Tipps hat der Gottesdienst für alle. Diejenigen, die gekränkt wurden durch andere, sollen sich überlegen, wie viele Chancen sie geben möchten. Es gebe Sachen, die man nicht vergeben müsse. Überhaupt ist die Predigt auf ihre eigene Art erfrischend. Ich kenne Vergebung als etwas, das man anderen gewähren muss, um sie nicht weiter zu verletzen, wenn sie sich bereits schuldig fühlen für ihr Verhalten. Verantwortung wiederum ist eine Falle: Weist man sie von sich, stellt man sich in die Opferrolle. Nimmt man sich ihrer an, öffnet man anderen die Tür, um festzustellen, man sei ein schlechter Mensch. Anders heisst es hier: Verantwortung ist ein heilsamer Kontrollverlust. Oder: Verantwortung übernehmen für sein Fehlverhalten ist Mut zur Ehrlichkeit, ohne sofortige Rechtfertigung. Oder: Schuld ist kein Makel, sondern Teil des Menschseins, mit dem wir als Gemeinschaft umgehen können. Das finde ich sehr schlau.

 

Mir weniger verständlich: «Schuld bekennen ist kein moralischer, sondern ein geistlicher Akt.» Was soll denn der Unterschied sein?

 

Wir sprechen gemeinsam das Vater Unser. Wir heiligen seinen Namen, bitten um täglich Brot, um Vergebung und die Kraft, unseren Schuldigern dasselbe entgegenbringen zu können.

 

Als Kind wünschte ich mir eine Armbanduhr, da ich ohne Uhr Angst bekam, der Gottesdienst könnte für immer weitergehen und es gebe ausserhalb der Wände der Kirche keine Welt.

 

Fast alle bleiben zum Kaffee.

 

Ich habe mir Fragen notiert: «Was sagen die Leute hier zu Alltagsproblemen, wenn man einen Rat braucht, etc.? Wenn es doch im Gesangsbuch heisst: ‹nicht durch Verdienst der Kreatur / Erbarmen ist’s, Erbarmen nur›. Wobei spielt Gott eine Rolle, wobei nicht?

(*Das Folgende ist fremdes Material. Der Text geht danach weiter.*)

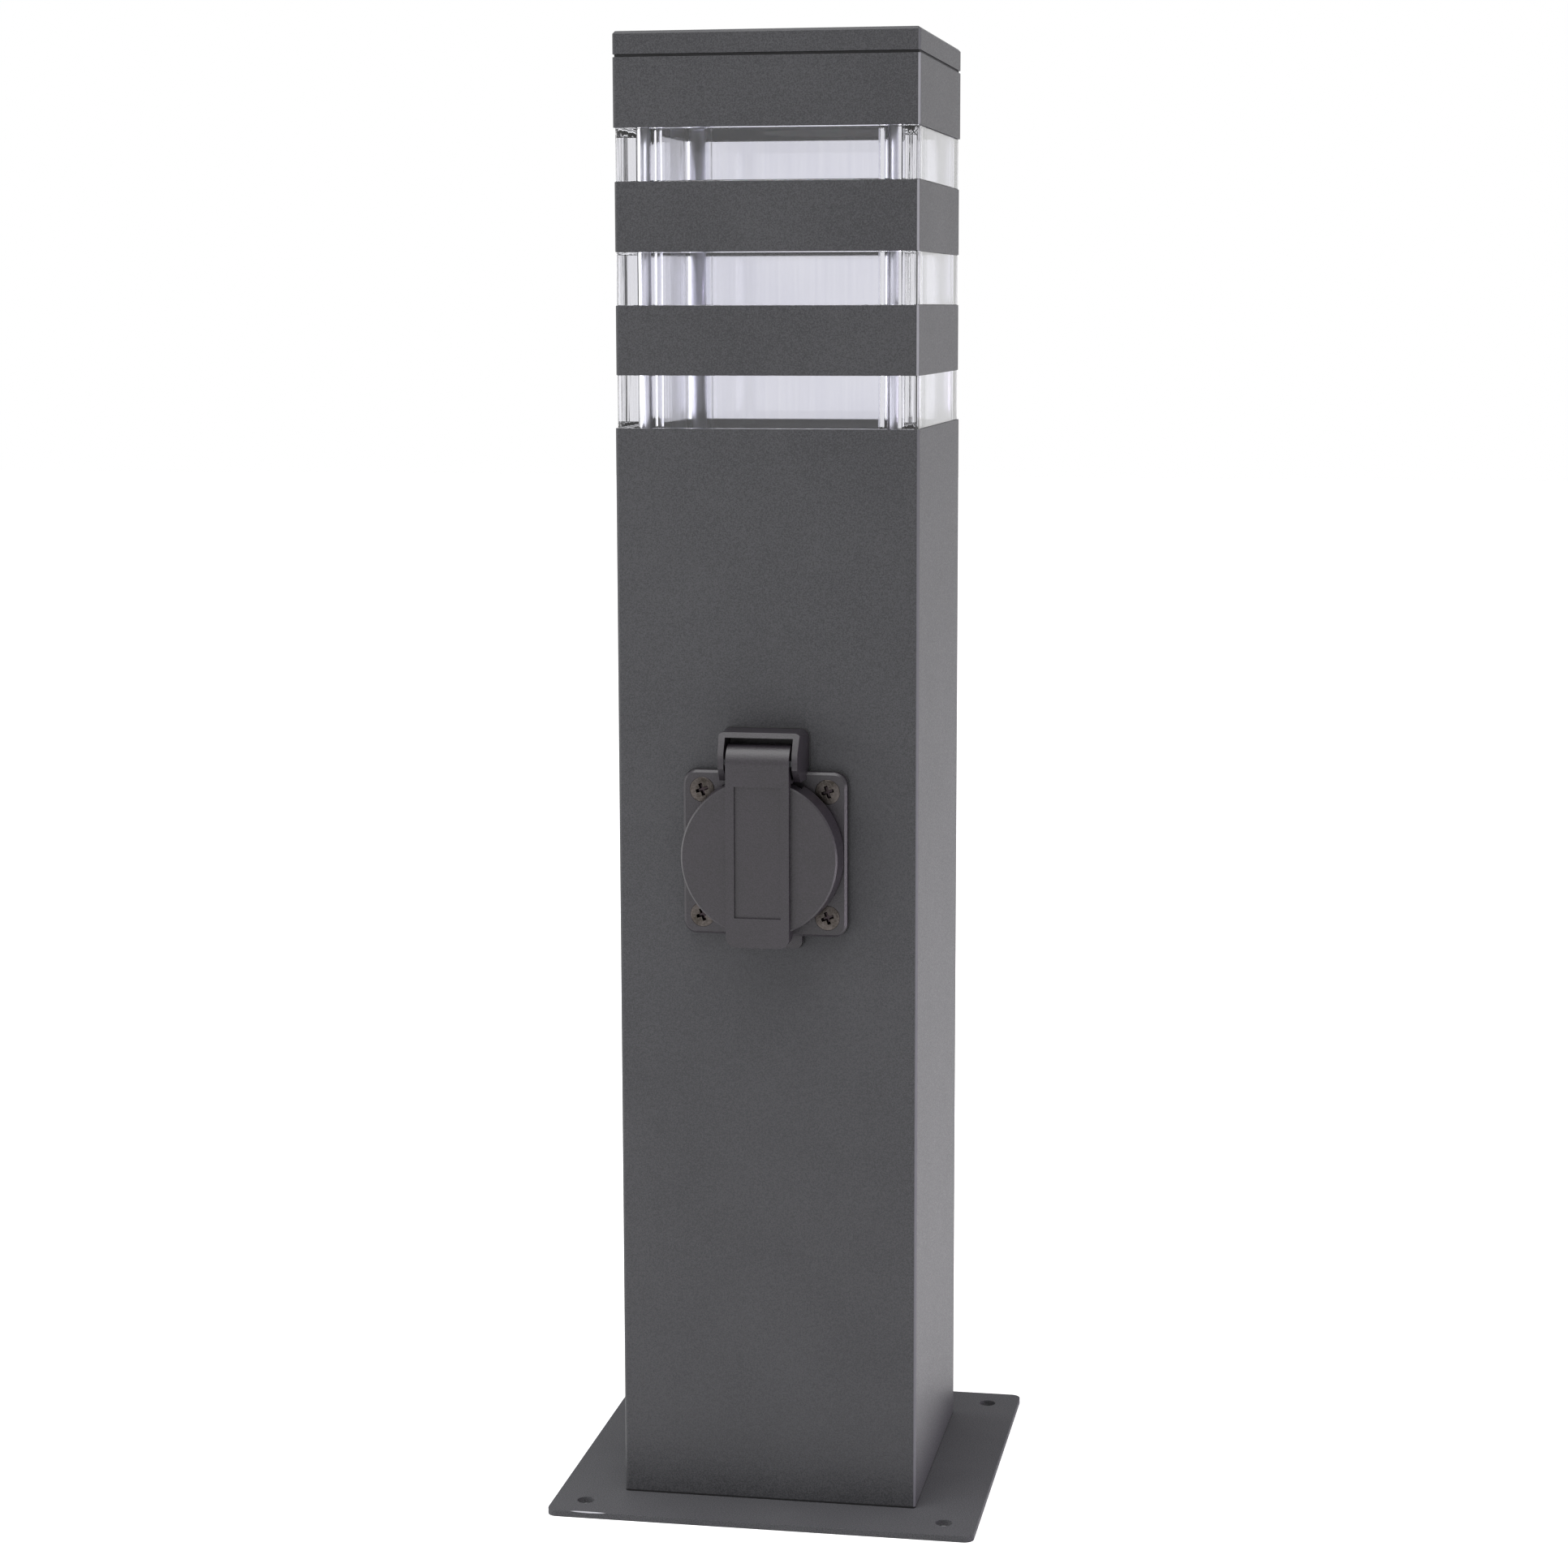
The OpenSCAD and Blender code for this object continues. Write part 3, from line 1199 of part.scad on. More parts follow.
// The lamp lead: up from the driver, through the hollow rod, over and down to the LED board
module lamp_lead() {
    driver_top = driver_z + driver_h;
    middle = (rod_z0 + rod_z1) / 2;
    points = [[lamp_lead_x, driver_y + 9, driver_top], [lamp_lead_x, driver_y + 9, driver_top + 3],
        [lamp_lead_x, driver_y + 9, driver_top + 6], [lamp_lead_x - 10, driver_y + 11, driver_top + 15],
        [-rod_at + 6, rod_at - 2, rod_z0 - 16], [-rod_at, rod_at, rod_z0 - 6], [-rod_at, rod_at, rod_z0 - 2],
        [-rod_at, rod_at, middle], [-rod_at, rod_at, rod_z1 - 3], [-rod_at, rod_at, rod_z1 + 0.5],
        [-rod_at + 3.5, rod_at - 3.5, rod_z1 + 6], [lead_hole_at - 14, -lead_hole_at + 14, rod_z1 + 8],
        [lead_hole_at - 3, -lead_hole_at + 3, rod_z1 + 6.5], [lead_hole_at, -lead_hole_at, spreader_top + 1],
        [lead_hole_at, -lead_hole_at, board_top + 1.5], [lead_hole_at, -lead_hole_at, board_top]];
    color("#e2e2e0") lead_tube(smooth_path(points, curve_steps), lamp_lead_d / 2, lead_sides, [1, 0, 0]);
}

base_plate();
post_tube();
foot_welds();
earth_stud();
earth_nut();
corner_gussets();
head_tray();
clear_ring_lower();
band_lower();
clear_ring_middle();
band_upper();
clear_ring_upper();
head_housing();
cap_seal();
top_cap();
cap_screws();
tie_rods();
hollow_tie_rod();
tie_nuts();
tie_washers();
diffuser();
heat_spreader();
led_board();
led_chips();
board_screws();
spreader_screws();
led_driver();
driver_rivets();
socket_gasket();
socket_frame();
socket_screws();
socket_nuts();
contact_block();
contact_sleeves();
earth_clip();
terminal_screws();
back_cover();
centre_screw();
socket_lid();
lid_seal();
hinge_pin();
lid_spring();
junction_box();
junction_lid();
junction_screws();
box_rivets();
supply_gland();
lead_glands();
terminal_block();
lead_live();
lead_earth();
lead_neutral();
driver_lead();
lamp_lead();
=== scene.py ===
"""Garden lamp post with socket: the looks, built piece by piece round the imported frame."""

import bmesh
import bpy
import numpy as np
from mathutils import Matrix


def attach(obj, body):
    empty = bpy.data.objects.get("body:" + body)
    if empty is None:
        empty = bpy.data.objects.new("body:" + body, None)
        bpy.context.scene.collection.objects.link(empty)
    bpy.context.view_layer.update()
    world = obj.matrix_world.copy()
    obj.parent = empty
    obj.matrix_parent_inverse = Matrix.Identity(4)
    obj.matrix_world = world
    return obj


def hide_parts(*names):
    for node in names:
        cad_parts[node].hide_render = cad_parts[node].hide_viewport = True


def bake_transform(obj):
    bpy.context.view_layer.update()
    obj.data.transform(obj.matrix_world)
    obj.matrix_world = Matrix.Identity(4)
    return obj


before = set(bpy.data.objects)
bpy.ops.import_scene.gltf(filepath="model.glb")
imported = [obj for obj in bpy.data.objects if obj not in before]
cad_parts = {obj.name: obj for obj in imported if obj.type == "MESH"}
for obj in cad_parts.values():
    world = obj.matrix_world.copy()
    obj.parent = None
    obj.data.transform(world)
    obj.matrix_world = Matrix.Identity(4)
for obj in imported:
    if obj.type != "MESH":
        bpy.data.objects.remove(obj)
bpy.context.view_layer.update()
MM = 0.001

# Base plate and post: laser-cut steel sheet and a folded square tube, welded inside the foot and powder coated
# together in a fine-textured anthracite. The coat is dull and even; its grain is a faint speckle a third of a
# millimetre wide, and a painted shadow line darkens the seam round the foot.


def linear(hex_colour):
    """The linear colour of an sRGB hex value, with an alpha of 1."""
    values = np.array([int(hex_colour[i:i + 2], 16) for i in (1, 3, 5)]) / 255
    return (*np.where(values <= 0.04045, values / 12.92, ((values + 0.055) / 1.055) ** 2.4), 1.0)


def add(material, kind, settings=None, links=None):
    """Adds a node; settings are values by socket or property name, links are outputs by socket name or number."""
    tree = material.node_tree
    node = tree.nodes.new(kind)
    for name, value in (settings or {}).items():
        if isinstance(name, int) or name in node.inputs:
            node.inputs[name].default_value = value
        else:
            setattr(node, name, value)
    for name, output in (links or {}).items():
        tree.links.new(output, node.inputs[name])
    return node


def mottled(name, dark, light, grain_mm, drift_mm, relief_mm, settings, drift_share=0.5, stretch=(1, 1, 1)):
    """A finish whose tone runs from dark to light with a slow drift and a fine grain, which also stands in relief.

    tone = drift_share * drift + (1 - drift_share) * grain; a stretch under 1 draws the grain out along that axis.
    """
    material = bpy.data.materials.new(name)
    material.use_nodes = True
    shader = material.node_tree.nodes["Principled BSDF"]
    for socket, value in settings.items():
        shader.inputs[socket].default_value = value
    place = add(material, "ShaderNodeTexCoord").outputs["Object"]
    drawn = add(material, "ShaderNodeMapping", {"Scale": stretch}, {"Vector": place}).outputs["Vector"]
    drift = add(material, "ShaderNodeTexNoise", {"Scale": 1 / (drift_mm * MM), "Detail": 2.0}, {"Vector": place})
    grain = add(material, "ShaderNodeTexNoise", {"Scale": 1 / (grain_mm * MM), "Detail": 1.5, "Roughness": 0.6},
                {"Vector": drawn})
    tone = add(material, "ShaderNodeMix", {"Factor": 1 - drift_share},
               {2: drift.outputs["Fac"], 3: grain.outputs["Fac"]})
    ramp = add(material, "ShaderNodeValToRGB", links={"Fac": tone.outputs["Result"]})
    ramp.color_ramp.elements[0].position, ramp.color_ramp.elements[0].color = 0.38, linear(dark)
    ramp.color_ramp.elements[1].position, ramp.color_ramp.elements[1].color = 0.62, linear(light)
    bump = add(material, "ShaderNodeBump", {"Strength": 1.0, "Distance": relief_mm * MM},
               {"Height": grain.outputs["Fac"]})
    material.node_tree.links.new(ramp.outputs["Color"], shader.inputs["Base Color"])
    material.node_tree.links.new(bump.outputs["Normal"], shader.inputs["Normal"])
    return material


def place_piece(piece, material, body, nodes):
    """Links a piece, gives it its material, lets it ride on its body and stand for its CAD nodes.

    A piece without a body is attached to none.
    """
    bpy.context.scene.collection.objects.link(piece)
    piece.data.materials.clear()
    piece.data.materials.append(material)
    piece.data.shade_smooth()
    if body:
        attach(piece, body)
    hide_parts(*nodes)
    return piece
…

Wo verläuft die Grenze?»

 

Aber ich vergesse, zu fragen.

 

Stattdessen sprechen wir über Möglichkeiten, die Kirche jungen Leuten schmackhaft zu machen. Die Themen, sagt Pfarrerin Camichel, seien hochaktuell und beschäftigten auch die Jugend. Ja, sage ich, Schuld ist zeitlos. Aber mit dem Vokabular, fährt sie fort, könnten die Jungen nichts anfangen, Sünde und so ähnlich. Es brauche also eine Art Übersetzung. Wie heisst die Sünde im 21. Jahrhundert?